LGWR: Primary database is in MAXIMUM AVAILABILITY mode | ORA-16072: a minimum of one standby database destination is required

Problem:

One of our customer cloned database from a DG environment to a different host and tried to open it as a standalone database. Controlfile and datafiles still considered the database in maximum availability mode.

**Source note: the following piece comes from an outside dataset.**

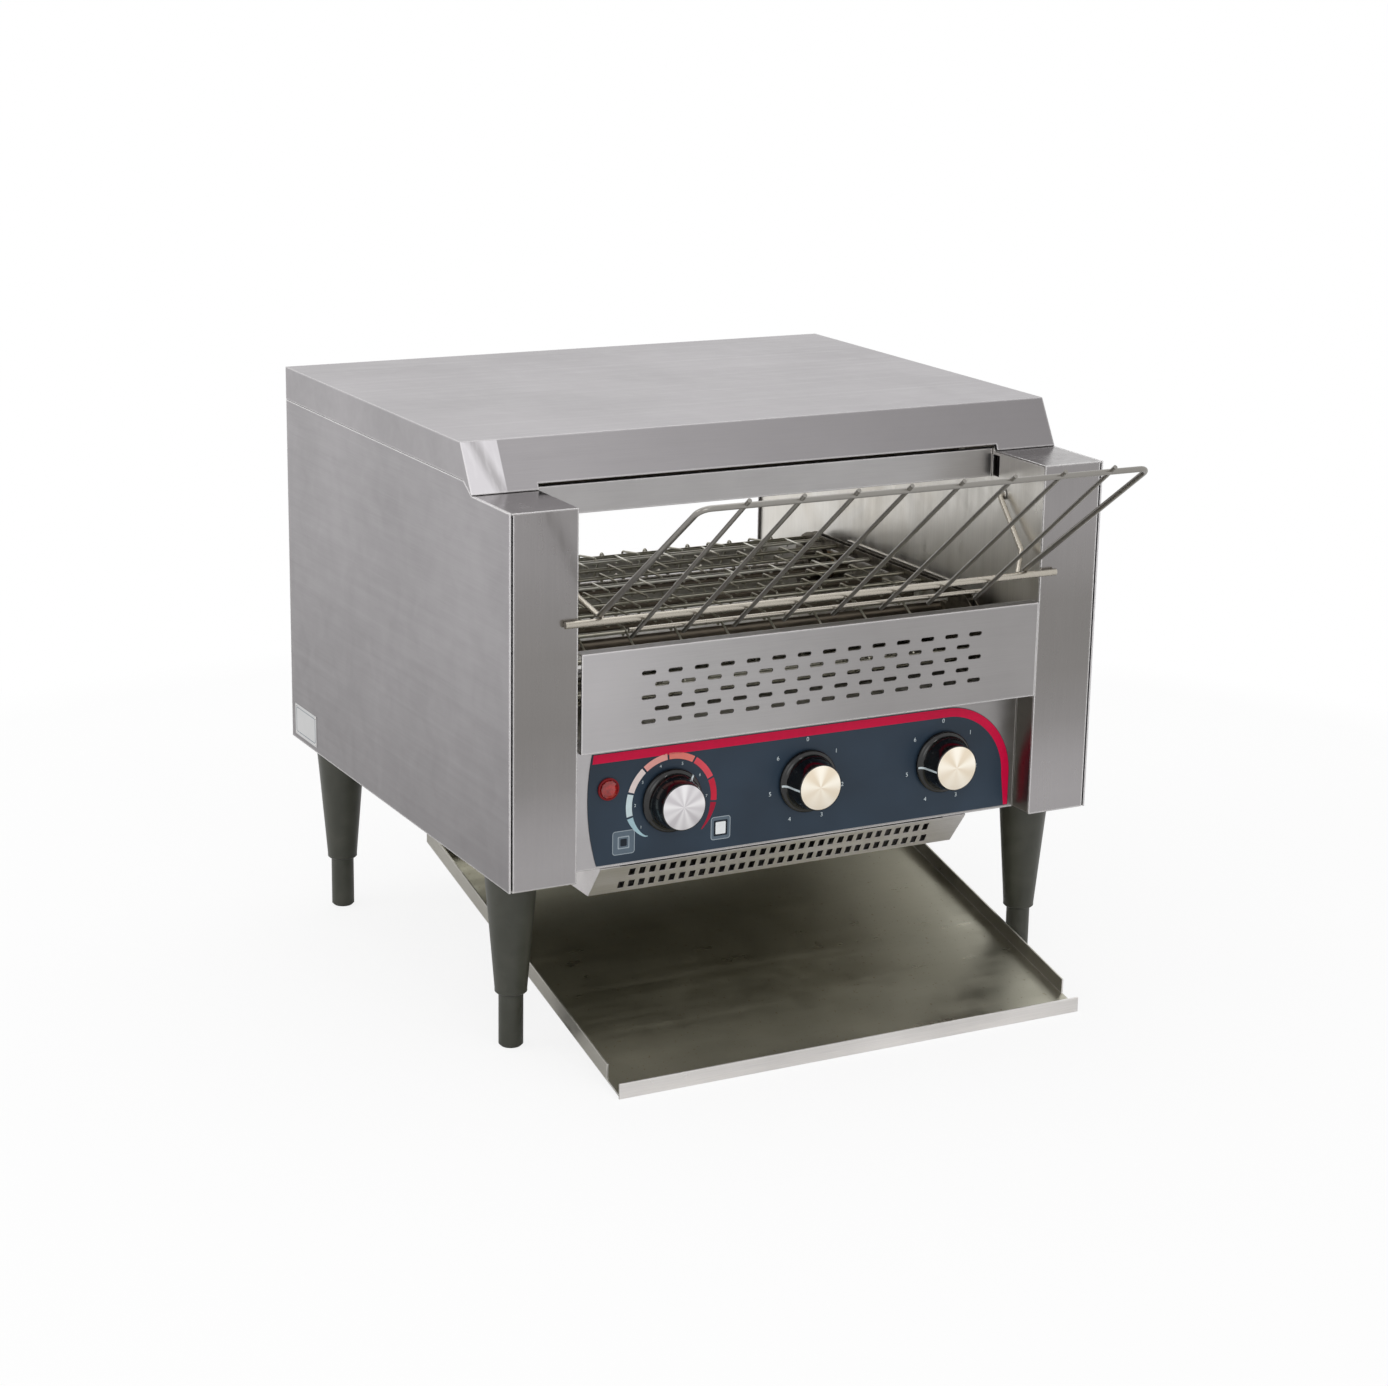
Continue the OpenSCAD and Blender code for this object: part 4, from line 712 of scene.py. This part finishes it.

Errors after trying to open the database:

LGWR: Primary database is in MAXIMUM AVAILABILITY mode
LGWR: Destination LOG_ARCHIVE_DEST_1 is not serviced by LGWR
LGWR: Minimum of 1 LGWR standby database required
Thu Jul 18 18:43:14 2019
Errors in file /u01/app/oracle/diag/rdbms/orcl/orcl2/trace/orcl2_lgwr_39735_39805.trc:
ORA-16072: a minimum of one standby database destination is required

Solution:

SQL> startup mount;
SQL> alter database set standby database to maximize performance;
SQL> shutdown immediate;

$ srvctl start database -d orcl 

TNS-12518: TNS:listener could not hand off client connection | TNS-12547: TNS:lost contact

Problem:

In two-node cluster, client was not able to connect to the second node, but connection to the first node was successful.

Connection from SQL developer threw error: Status: Failure - Test failed: IO Error: Got minus one from a read call, connect lapse 16ms, Authentication lapse 0ms

Connection from sqlplus using TNS string showed:

[oracle@rac02 ~]$ sqlplus "sys@(DESCRIPTION=(ADDRESS=(PROTOCOL=tcp)(HOST=rac02.example.com)(PORT=1522))(CONNECT_DATA=(SERVICE_NAME=orcl)))" as sysdba

ORA-12537: TNS:connection closed

Listener.log showed:

 2019-07-18T11:19:23.568231+00:00
 TNS-12518: TNS:listener could not hand off client connection
  TNS-12547: TNS:lost contact
   TNS-12560: TNS:protocol adapter error
    TNS-00517: Lost contact
     Linux Error: 32: Broken pipe

Solution:

This problem can happen in other cases (entries in sqlnet.ora .. in our case it was ok) and we could think about network problem, because initially we were trying to connect from the application sever and from the SQL developer remotely. But after getting ORA-12537: TNS:connection closed error while trying to connect via sqlplus from the local server, we could only think about local non-network related problem.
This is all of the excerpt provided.